Conversely, friction is detrimental in bearings, engines, and transmission systems where it causes wear, generates heat, and wastes energy. Excessive friction leads to component failure, reduced efficiency, and increased maintenance costs. The challenge in engineering is managing friction—minimizing it where it hinders performance while maximizing it where it's needed for function and safety.

Modern engineering increasingly uses smart materials and active systems to control friction dynamically. Adjustable dampers in vehicle suspensions, variable-friction clutches, and adaptive brake systems allow real-time optimization of friction for different conditions. Understanding friction fundamentals enables these advanced applications.

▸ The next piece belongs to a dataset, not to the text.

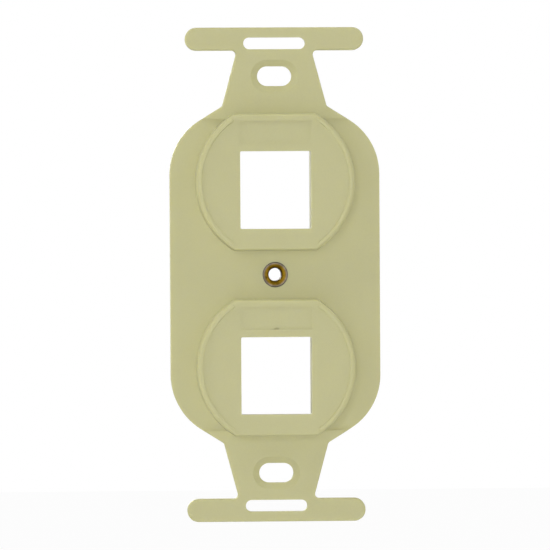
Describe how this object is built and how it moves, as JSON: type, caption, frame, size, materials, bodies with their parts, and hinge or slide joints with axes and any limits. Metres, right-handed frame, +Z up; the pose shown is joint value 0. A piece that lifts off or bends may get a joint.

Using the Friction Calculator

Our friction calculator simplifies complex calculations, allowing you to quickly determine friction forces, coefficients, and normal forces. Whether you're a student solving homework problems, an engineer designing a mechanical system, or a researcher conducting experiments, this tool provides accurate results instantly. The calculator handles multiple calculation modes, unit conversions, and includes a comprehensive reference table of common friction coefficients.

The inclined plane mode is particularly useful for analyzing slopes, ramps, and any situation involving gravity on an angle. Simply enter the mass, angle, and friction coefficient, and the calculator determines all relevant forces and whether the object will slide. This eliminates tedious trigonometric calculations while helping you understand the physics involved.

By mastering friction calculations and understanding the underlying principles, you'll be better equipped to analyze physical systems, solve engineering problems, and appreciate how friction shapes the world around us. From the microscopic interactions that create friction to its massive effects on vehicles and machinery, friction is truly one of physics' most important and practical concepts.